“The new iPad 2 is about a third thinner and over 10% lighter, yet speedier and more powerful than the original version, which sold a whopping 15 million units in its first nine months and, for many users, challenged their laptops as a digital tool,” Walter S. Mossberg writes for The Wall Street Journal. “And it costs the same as the original.”

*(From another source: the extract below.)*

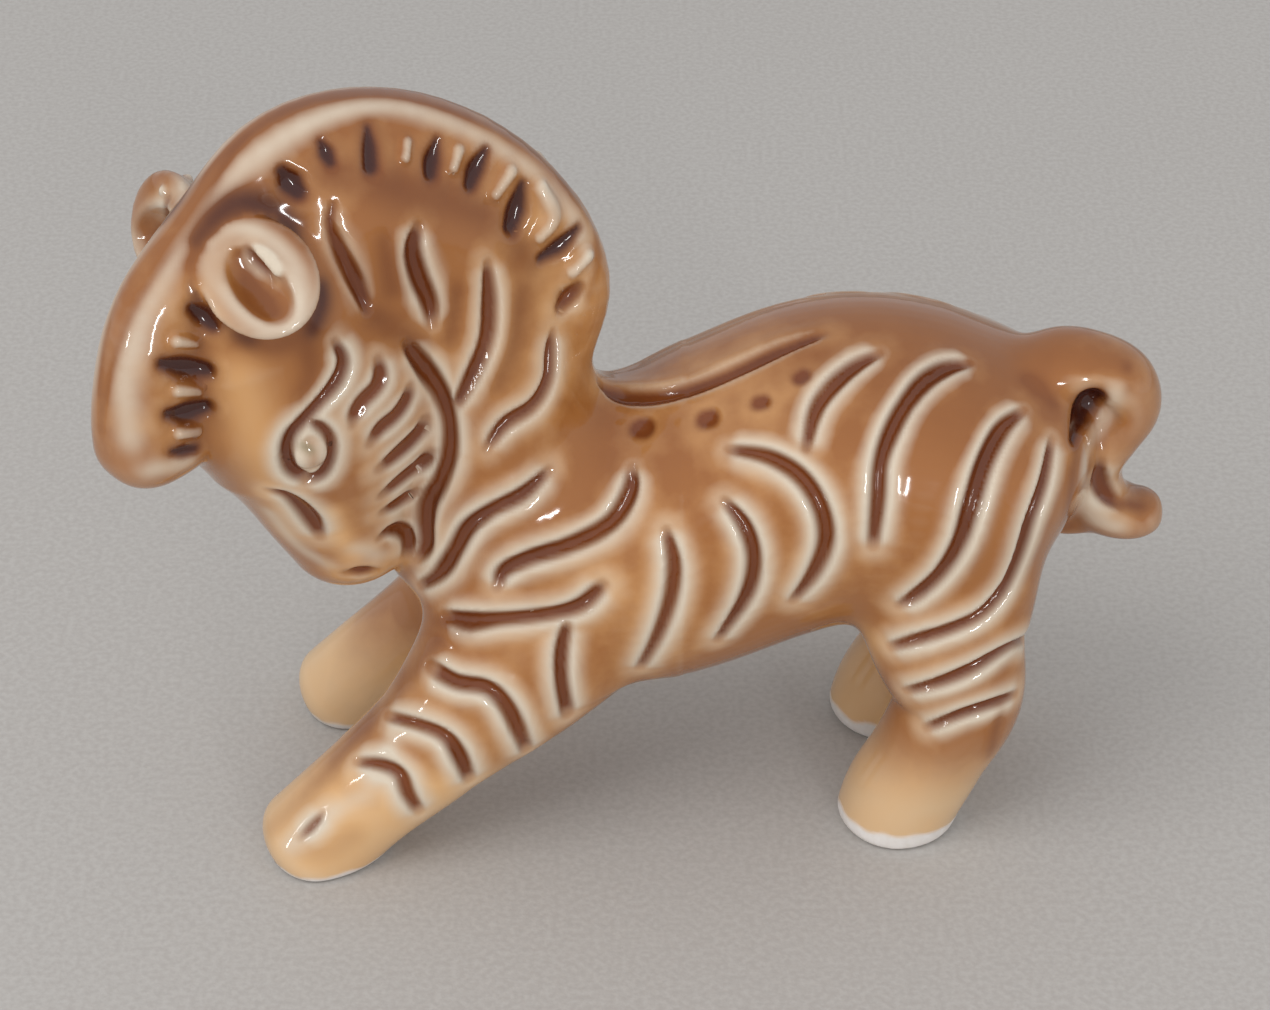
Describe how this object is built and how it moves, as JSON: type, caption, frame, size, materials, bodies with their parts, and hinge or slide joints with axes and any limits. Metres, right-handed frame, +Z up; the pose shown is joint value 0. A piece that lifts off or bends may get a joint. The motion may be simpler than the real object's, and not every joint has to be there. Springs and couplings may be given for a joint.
{
  "type": "toy zebra figure",
  "caption": "Glazed ceramic zebra foal ornament with a tall round mane crest, turned head, splayed forelegs and curled tail, standing on flat bare clay feet",
  "frame": {"origin": "on the ground under the middle of the figure's box", "axes": "+X towards the tail and -X where the foal faces, +Y to the animal's right and -Y to its left, where it turns its head, +Z up"},
  "size_m": [0.1058, 0.0406, 0.0838],
  "materials": {
    "honey_glaze": "gloss honey-brown glaze, darker in the grooves and cream where it breaks over the edges",
    "dark_glaze": "gloss dark brown glaze",
    "bare_clay": "matt unglazed off-white clay"
  },
  "bodies": {
    "root": {"torso": "honey_glaze", "neck": "honey_glaze", "head": "honey_glaze", "mane_crest": "honey_glaze", "left_ear": "honey_glaze", "right_ear": "honey_glaze", "left_eye": "dark_glaze", "right_eye": "dark_glaze", "left_fore_leg": "honey_glaze", "right_fore_leg": "honey_glaze", "left_hind_leg": "honey_glaze", "right_hind_leg": "honey_glaze", "tail": "honey_glaze", "left_fore_foot": "bare_clay", "right_fore_foot": "bare_clay", "left_hind_foot": "bare_clay", "right_hind_foot": "bare_clay"}
  },
  "joints": []
}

“I’ve been testing an iPad 2 for about a week and I like it a lot… Apple’s design wizards have made the new iPad feel much airier,” Mossberg reports. “Placed on a table between the original model and the new Motorola Xoom, it makes the others look bloated… Despite being slimmed down, the new iPad 2 still has the same vivid, large 9.7-inch screen, and claims the same lengthy 10-hour battery as the original… Apps launched and ran a bit quicker and the whole device felt very snappy. It never crashed in my tests, unlike every Android tablet I’ve tested… For most average, nontechie users, I would recommend it over the handful of tablet competitors I’ve tested so far, especially given that the entry price remains attractive.”
Mossberg reports, “The iPad 2 moves the goal posts, by being slimmer and lighter, boosting speed and power, and holding its price advantages, available apps and battery life. As of now, I can comfortably recommend it as the best tablet for average consumers.”

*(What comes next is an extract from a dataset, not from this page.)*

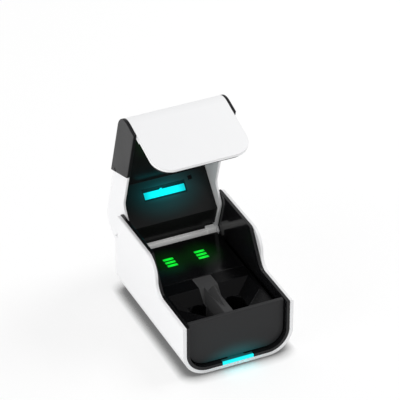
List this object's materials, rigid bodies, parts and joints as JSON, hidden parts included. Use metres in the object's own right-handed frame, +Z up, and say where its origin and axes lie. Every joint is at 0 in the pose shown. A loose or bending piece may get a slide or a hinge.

Read more in the full review here.
MacDailyNews Take: So, what would Uncle Walt have his above-average / prosumer / professional tablet users (whoever they are) do? Wait until they’re dead for some iPad wannabe to match the battery life, price, weight, and vibrant, organized, and secure ecosystem that Apple’s original version 1.0 iPad has been offering since last year? Walt’s advice is akin to “Don’t hop on Secretariat, pro jockeys! Wait forever and a day for the unicorn of my delusional dreams!”

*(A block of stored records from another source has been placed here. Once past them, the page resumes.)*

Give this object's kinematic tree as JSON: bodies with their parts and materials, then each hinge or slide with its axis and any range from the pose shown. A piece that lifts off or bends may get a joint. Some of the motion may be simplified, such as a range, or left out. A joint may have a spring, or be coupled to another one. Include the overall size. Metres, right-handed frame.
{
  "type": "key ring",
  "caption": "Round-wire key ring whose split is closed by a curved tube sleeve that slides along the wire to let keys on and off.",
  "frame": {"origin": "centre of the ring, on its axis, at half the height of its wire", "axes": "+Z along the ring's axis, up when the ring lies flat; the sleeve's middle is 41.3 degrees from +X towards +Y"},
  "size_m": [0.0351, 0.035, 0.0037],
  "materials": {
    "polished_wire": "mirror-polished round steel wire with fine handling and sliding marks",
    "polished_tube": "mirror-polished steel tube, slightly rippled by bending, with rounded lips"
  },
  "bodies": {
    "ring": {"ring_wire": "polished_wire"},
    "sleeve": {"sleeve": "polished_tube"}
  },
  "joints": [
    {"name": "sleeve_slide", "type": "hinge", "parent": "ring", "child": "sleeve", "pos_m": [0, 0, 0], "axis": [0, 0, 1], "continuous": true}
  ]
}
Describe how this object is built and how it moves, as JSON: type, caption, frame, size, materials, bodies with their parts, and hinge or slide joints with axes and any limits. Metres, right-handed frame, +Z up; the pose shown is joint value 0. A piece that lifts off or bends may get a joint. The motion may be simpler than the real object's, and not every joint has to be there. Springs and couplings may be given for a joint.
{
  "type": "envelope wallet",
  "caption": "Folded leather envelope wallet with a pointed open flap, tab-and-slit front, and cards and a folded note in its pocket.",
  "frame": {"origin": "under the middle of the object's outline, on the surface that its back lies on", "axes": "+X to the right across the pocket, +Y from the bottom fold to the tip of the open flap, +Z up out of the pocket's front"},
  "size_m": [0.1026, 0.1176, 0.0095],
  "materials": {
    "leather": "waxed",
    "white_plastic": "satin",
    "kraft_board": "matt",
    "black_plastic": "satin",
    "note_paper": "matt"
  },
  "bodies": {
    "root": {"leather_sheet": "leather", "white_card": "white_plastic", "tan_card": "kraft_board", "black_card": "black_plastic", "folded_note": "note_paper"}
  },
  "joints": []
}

Mossberg seemingly hasn’t noticed that nearly all of the “professional” enterprise apps for tablets happen to be *ahem* iPad-only.
Limiting your recommendation to “average consumers” simply makes no sense, Walt. No sense at all. And, no, it doesn’t make you look “fair and balanced” when covering Apple, it just makes careful readers of your reviews question your judgement and/or motive(s).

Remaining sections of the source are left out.